::: Given information :::

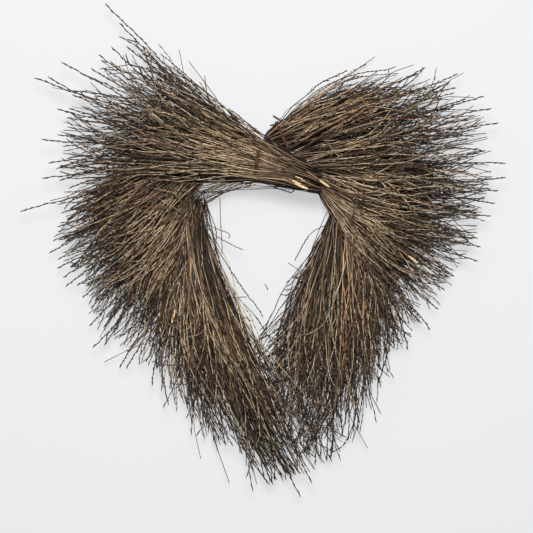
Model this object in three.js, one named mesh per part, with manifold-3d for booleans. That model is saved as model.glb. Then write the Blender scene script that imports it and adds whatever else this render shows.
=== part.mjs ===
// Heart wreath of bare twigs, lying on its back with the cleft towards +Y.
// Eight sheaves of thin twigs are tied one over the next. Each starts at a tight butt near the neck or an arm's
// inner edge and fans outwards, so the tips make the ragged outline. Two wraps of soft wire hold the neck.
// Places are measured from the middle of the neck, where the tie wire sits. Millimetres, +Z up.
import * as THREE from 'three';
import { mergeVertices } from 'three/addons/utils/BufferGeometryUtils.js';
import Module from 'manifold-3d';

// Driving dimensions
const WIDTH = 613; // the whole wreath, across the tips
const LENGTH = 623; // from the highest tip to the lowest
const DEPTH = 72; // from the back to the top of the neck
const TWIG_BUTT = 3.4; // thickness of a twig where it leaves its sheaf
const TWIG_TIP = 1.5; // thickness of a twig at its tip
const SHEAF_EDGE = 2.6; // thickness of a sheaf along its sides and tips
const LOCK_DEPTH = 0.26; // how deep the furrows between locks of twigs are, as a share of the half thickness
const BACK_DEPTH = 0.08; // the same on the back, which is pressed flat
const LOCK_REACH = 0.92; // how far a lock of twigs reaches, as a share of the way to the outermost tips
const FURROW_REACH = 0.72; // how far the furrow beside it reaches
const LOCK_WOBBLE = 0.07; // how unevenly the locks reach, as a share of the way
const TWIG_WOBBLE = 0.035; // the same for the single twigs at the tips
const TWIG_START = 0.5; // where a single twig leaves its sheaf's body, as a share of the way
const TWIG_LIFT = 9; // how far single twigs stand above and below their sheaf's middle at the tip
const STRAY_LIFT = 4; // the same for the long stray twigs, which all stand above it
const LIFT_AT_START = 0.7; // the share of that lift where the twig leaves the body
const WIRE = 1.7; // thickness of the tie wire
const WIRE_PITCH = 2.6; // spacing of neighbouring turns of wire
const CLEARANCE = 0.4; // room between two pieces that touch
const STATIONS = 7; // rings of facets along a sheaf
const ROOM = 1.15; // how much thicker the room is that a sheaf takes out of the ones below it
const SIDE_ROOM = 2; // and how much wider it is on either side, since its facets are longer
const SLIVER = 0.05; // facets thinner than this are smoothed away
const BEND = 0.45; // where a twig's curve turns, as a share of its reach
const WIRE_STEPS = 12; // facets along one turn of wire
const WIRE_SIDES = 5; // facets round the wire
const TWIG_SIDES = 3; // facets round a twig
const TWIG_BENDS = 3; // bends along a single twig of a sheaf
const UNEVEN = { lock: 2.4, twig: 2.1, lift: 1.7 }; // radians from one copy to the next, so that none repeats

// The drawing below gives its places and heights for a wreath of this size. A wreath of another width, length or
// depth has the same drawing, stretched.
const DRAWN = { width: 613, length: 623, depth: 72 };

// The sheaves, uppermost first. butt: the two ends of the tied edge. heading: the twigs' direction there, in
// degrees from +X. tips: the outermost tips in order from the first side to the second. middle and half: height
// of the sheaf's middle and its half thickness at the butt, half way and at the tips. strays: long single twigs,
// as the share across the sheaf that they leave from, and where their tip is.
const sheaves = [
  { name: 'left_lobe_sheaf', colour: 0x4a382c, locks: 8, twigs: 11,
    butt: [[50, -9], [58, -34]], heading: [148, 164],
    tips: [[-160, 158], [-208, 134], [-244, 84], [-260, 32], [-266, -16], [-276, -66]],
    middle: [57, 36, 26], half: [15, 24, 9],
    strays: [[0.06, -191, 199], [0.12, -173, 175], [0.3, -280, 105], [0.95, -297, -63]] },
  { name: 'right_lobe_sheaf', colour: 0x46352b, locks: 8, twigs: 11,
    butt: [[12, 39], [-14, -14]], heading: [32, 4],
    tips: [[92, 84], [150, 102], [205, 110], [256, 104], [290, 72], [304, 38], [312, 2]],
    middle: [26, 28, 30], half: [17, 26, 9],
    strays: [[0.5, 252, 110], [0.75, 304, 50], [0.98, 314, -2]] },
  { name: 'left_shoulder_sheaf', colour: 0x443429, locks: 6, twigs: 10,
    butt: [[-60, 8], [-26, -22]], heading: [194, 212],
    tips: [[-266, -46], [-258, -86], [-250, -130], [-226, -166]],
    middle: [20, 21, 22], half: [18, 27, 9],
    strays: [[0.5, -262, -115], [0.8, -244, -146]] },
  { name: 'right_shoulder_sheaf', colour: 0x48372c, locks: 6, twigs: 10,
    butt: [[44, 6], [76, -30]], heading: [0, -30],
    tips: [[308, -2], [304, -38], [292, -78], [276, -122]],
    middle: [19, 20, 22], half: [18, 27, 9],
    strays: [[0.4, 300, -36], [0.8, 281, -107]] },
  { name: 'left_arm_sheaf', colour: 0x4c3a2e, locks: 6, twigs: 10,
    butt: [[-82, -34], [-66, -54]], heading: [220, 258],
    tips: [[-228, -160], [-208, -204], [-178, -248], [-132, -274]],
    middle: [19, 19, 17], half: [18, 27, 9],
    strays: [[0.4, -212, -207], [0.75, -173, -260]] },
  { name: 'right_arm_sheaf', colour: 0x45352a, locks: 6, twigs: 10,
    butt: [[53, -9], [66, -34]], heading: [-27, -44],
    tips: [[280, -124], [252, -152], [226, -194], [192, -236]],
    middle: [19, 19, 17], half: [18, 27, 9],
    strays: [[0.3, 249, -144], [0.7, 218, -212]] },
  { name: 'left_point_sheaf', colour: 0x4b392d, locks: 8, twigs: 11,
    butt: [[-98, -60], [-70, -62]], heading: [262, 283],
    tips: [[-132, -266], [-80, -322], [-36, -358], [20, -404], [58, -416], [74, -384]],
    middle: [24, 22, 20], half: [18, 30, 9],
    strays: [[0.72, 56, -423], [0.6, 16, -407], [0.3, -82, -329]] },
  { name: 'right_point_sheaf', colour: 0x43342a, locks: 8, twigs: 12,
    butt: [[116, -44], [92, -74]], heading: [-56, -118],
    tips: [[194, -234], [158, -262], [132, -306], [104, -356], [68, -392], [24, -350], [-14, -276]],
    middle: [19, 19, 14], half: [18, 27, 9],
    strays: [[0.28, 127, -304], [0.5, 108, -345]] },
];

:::

Problem details:
Only the lines from the start of the data to the line holding "import Module from 'manifold-3d';" are wanted; return them exactly, both ends included.

The solution:
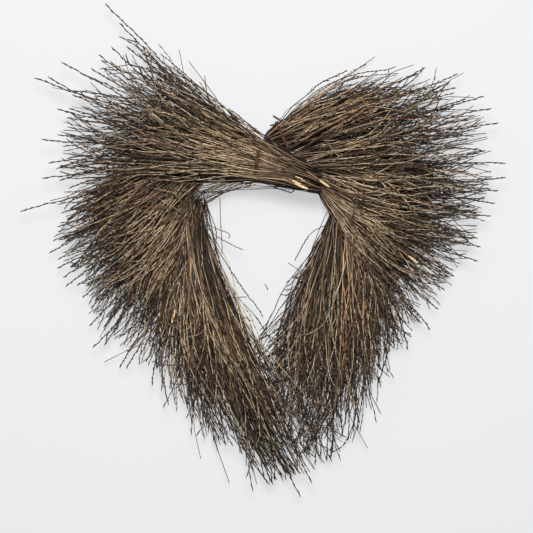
Model this object in three.js, one named mesh per part, with manifold-3d for booleans. That model is saved as model.glb. Then write the Blender scene script that imports it and adds whatever else this render shows.
=== part.mjs ===
// Heart wreath of bare twigs, lying on its back with the cleft towards +Y.
// Eight sheaves of thin twigs are tied one over the next. Each starts at a tight butt near the neck or an arm's
// inner edge and fans outwards, so the tips make the ragged outline. Two wraps of soft wire hold the neck.
// Places are measured from the middle of the neck, where the tie wire sits. Millimetres, +Z up.
import * as THREE from 'three';
import { mergeVertices } from 'three/addons/utils/BufferGeometryUtils.js';
import Module from 'manifold-3d';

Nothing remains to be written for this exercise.